His example teaches us something crucial about keeping our lamps burning as the year turns. We don't need dramatic resolutions or complete life overhauls. We need sustainable practices that keep us awake to what matters. A morning walk where we actually notice the world. An evening practice of gratitude. Regular times of silence where we stop consuming and start listening.


The Gift of Vigilance


The most startling element of Jesus' parable comes at the end. When the master returns and finds the servants awake, he serves them. He has them recline at table and waits on them himself. This reversal reveals the deepest truth about vigilance: we don't stay awake to earn something but to receive something.
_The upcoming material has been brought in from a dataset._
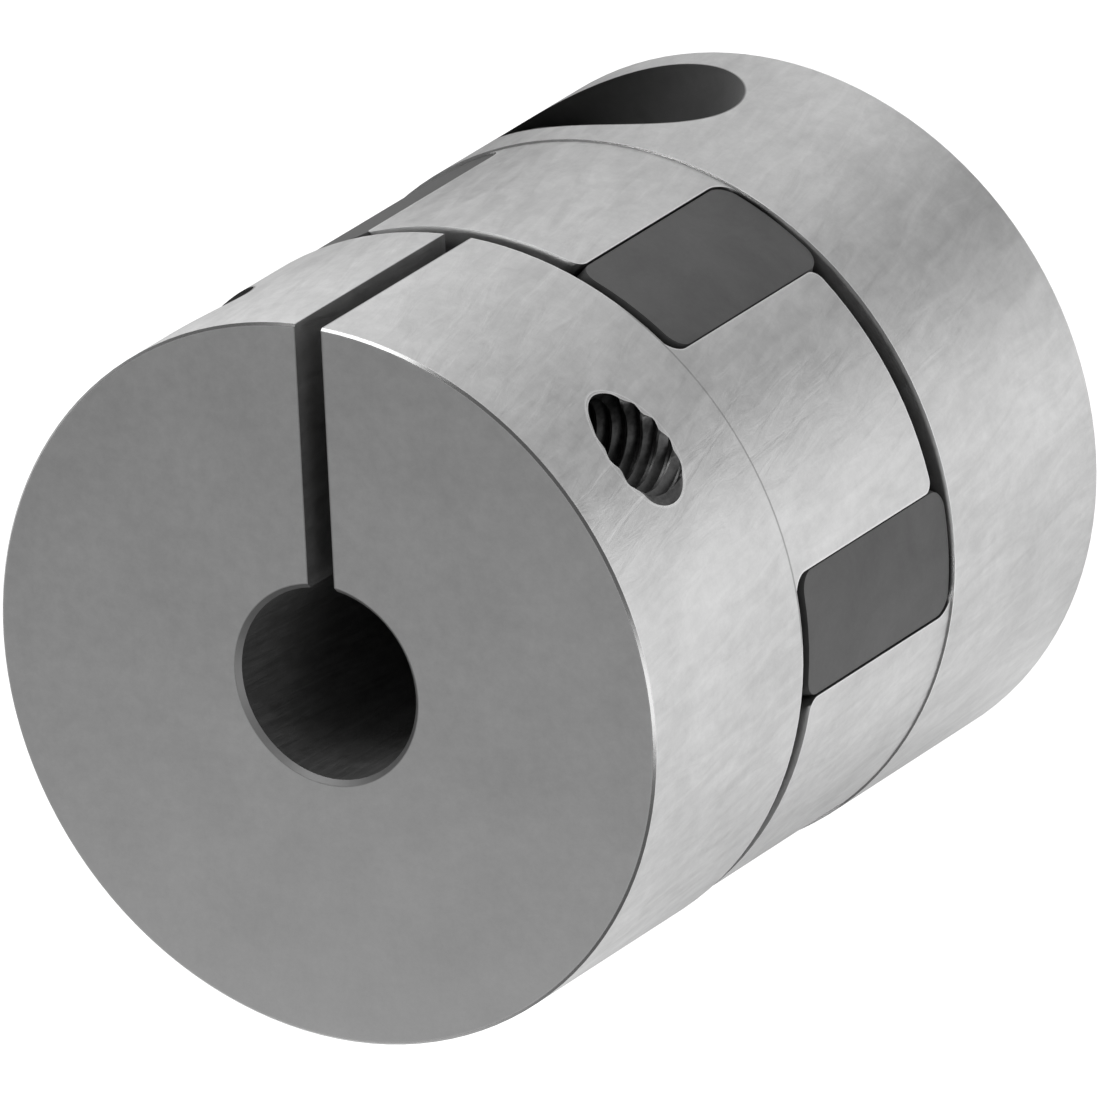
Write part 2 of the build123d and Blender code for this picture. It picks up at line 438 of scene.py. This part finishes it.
def hub_aluminium(name, joint, bright_step):
    """Turned aluminium with sawn, drilled and bored places, which are rougher and carry painted shade.
    Painted shade also falls in the jaw gaps, the rim chamfer gets a painted dark reflection and the broken
    edges a painted highlight. The step from the body to the smaller jaws is a smoother, bright line on the
    rear hub and a painted dark line of shade on the front one."""
    s = Shader(name)
    place, radius, around, height = round_coordinates(s)
    reach, side, from_screw = screw_coordinates(s, place, joint)
    level = jaw_level(s, height)
    lean = s.add("ShaderNodeSeparateXYZ", {0: s.add("ShaderNodeTexCoord").outputs["Normal"]}).outputs["Z"]
    flat_end = s.maths("ABSOLUTE", lean)
    on_side = s.between(flat_end, 0.6, 0.2)

    step_line = step_mask(s, level, around, joint)
    at_rim = rim_mask(s, level, radius)
    # Painted shade: the bore, slit, pocket and jaw gaps are darker where little light reaches, and the rim
    # chamfer's reflection is painted darker
    darker_places = [
        (bore_mask(s, radius), BORE_SHADE_SHARE),
        (slit_mask(s, reach, side), SLIT_SHADE_SHARE),
        (pocket_mask(s, side, from_screw), POCKET_SHADE_SHARE),
        (gap_shade_mask(s, radius, height, HUB_GAP_FADE), JAW_GAP_SHADE_SHARE),
        (at_rim, RIM_DARK_REFLECTION_SHARE),
    ]
    polished = at_rim
    # The rear step is smoother; the front step gets painted shade, a thin dark line like a contact shadow
    if bright_step:
        polished = s.maths("MAXIMUM", at_rim, step_line)
    else:
        darker_places.append((step_line, STEP_SHADE_SHARE))
    share, dark = 1.0, 0.0
    for mask, mask_share in darker_places:
        share = s.maths("MINIMUM", share, s.between(mask, 0.0, 1.0, 1.0, mask_share))
        dark = s.maths("MAXIMUM", dark, mask)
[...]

As this year ends, we're invited into this paradox. Our watchfulness isn't about proving ourselves worthy of the new year's possibilities. It's about being awake enough to receive them. The servants with burning lamps aren't the ones who never failed or never dozed. They're the ones who kept returning to attention, who kept refilling their oil, who trusted that their watching mattered even when nothing seemed to be happening.


Crossing the Threshold


Y2K came and went without catastrophe. Rosa Parks' moment of readiness changed history. Fred Rogers' daily vigilance touched millions of lives. Each story reminds us that we rarely know which moments will matter most. We can only keep our lamps burning and trust that when significance arrives, we'll be awake enough to meet it.


As you stand at the threshold of the new year, consider this invitation: Live ready. Not perfectly, but persistently. Not anxiously, but attentively. The new year will come whether you're ready or not. But you get to choose whether you'll sleepwalk across the threshold or cross it with eyes wide open, lamp in hand, watching for the sacred that's always arriving in disguise.